The call letters were changed to WUDE—previously belonging to the Colonial station at Bolivia, North Carolina—on August 8, 2020.

===Andrulonis divests to Seven Mountains, then Family Life===
In October 2020, Andrulonis officially exited the Twin Tiers market by agreeing to sell WUDE and three translators to WPIG's owner Seven Mountains Media, ending a rivalry between the two companies that had lasted over a decade. The sale was consummated on January 19, 2021. Four months after the sale, WUDE, which has remained silent since Seven Mountains bought the station, was identified as a station that would be divested to allow Seven Mountains to buy their lone remaining competitor cluster in Olean, the Sound Communications cluster.

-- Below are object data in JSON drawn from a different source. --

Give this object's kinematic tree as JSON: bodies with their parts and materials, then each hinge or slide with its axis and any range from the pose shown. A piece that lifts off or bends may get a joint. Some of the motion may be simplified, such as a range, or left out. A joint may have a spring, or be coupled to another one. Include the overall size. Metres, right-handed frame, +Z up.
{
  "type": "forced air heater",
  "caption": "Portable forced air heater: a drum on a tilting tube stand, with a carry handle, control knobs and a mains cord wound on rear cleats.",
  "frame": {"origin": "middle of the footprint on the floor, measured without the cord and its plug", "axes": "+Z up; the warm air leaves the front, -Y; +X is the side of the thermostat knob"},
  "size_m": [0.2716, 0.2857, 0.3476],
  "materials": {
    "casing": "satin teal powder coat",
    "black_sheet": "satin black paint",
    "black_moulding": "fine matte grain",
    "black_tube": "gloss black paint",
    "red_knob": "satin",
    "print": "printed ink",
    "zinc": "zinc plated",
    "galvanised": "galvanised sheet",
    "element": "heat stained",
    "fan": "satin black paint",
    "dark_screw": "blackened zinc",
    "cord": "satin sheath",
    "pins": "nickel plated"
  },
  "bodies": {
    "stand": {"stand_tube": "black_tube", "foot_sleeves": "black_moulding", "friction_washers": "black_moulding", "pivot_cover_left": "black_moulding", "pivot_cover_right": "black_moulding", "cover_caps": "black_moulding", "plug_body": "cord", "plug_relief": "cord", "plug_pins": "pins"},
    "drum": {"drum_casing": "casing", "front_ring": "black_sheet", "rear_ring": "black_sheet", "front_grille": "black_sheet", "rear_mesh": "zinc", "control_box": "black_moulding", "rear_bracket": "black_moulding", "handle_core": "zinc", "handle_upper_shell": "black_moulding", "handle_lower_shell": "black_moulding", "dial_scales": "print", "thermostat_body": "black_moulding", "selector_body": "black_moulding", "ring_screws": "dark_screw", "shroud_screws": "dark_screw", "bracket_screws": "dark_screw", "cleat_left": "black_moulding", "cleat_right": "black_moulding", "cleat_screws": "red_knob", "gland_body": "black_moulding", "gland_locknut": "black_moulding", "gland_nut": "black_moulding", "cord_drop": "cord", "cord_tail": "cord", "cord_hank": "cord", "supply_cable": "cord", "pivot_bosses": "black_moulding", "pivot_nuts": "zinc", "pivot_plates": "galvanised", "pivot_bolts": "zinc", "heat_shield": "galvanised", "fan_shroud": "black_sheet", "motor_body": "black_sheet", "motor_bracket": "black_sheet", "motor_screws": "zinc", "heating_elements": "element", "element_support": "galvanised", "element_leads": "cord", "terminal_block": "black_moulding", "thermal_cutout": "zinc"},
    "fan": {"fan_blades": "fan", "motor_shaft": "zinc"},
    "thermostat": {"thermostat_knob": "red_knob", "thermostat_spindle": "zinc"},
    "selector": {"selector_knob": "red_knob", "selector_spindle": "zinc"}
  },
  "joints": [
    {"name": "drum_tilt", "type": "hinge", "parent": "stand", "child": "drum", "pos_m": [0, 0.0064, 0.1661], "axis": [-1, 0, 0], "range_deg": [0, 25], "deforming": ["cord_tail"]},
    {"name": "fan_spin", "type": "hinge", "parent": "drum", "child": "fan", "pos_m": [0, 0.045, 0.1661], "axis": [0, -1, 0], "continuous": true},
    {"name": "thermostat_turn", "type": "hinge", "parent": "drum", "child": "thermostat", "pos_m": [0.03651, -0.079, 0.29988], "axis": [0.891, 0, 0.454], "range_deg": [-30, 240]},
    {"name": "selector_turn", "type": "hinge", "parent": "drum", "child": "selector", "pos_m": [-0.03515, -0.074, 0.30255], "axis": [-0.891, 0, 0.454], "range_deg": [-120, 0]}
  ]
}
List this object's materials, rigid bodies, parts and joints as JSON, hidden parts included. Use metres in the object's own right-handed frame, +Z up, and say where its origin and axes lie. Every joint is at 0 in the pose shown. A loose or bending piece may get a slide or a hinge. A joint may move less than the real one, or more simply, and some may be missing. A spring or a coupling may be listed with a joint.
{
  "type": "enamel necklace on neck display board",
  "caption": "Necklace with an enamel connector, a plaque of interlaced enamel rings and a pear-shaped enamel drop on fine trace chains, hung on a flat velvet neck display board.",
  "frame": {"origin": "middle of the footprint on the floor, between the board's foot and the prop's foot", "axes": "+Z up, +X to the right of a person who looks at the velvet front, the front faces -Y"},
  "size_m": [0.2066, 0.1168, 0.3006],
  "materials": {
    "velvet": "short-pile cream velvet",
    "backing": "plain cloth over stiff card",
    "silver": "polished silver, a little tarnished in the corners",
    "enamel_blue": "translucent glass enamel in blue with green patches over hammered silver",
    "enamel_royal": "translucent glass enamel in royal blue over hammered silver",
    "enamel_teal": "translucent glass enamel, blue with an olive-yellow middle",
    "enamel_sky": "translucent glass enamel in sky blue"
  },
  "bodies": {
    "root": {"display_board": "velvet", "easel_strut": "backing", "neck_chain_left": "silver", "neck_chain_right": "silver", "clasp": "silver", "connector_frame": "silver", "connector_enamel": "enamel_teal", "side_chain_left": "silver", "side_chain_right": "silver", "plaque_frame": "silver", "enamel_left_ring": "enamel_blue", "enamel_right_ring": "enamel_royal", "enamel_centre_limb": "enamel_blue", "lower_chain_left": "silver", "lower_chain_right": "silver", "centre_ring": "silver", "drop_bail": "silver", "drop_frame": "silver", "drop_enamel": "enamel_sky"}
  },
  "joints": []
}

As part of the divestiture, WUDE was sold to the Family Life Network effective June 1, 2021, and relocated to Bradford, Pennsylvania, as WCOR-FM. WCOR-FM briefly resumed broadcasting in August 2021, then went silent again in September of that year and requested further time silent in March 2022. The station's future under Family Life was jeopardized when the network's plans to purchase the license of WGWE in Little Valley, New York, became public; owning WGWE on top of WCOR and the other three full-service stations Family Life owns in the Olean media market would put Family Life over ownership limits, and WCOR, already being silent and the weakest full-service signal in the portfolio, could be surrendered. The Olean media market was delisted from Nielsen when Seven Mountains made its acquisitions in 2021, changing the rules for how ownership limits are calculated for the area and allowing Family Life to keep more of their signals.

Effective June 21, 2023, the station relocated to Lewis Run, Pennsylvania.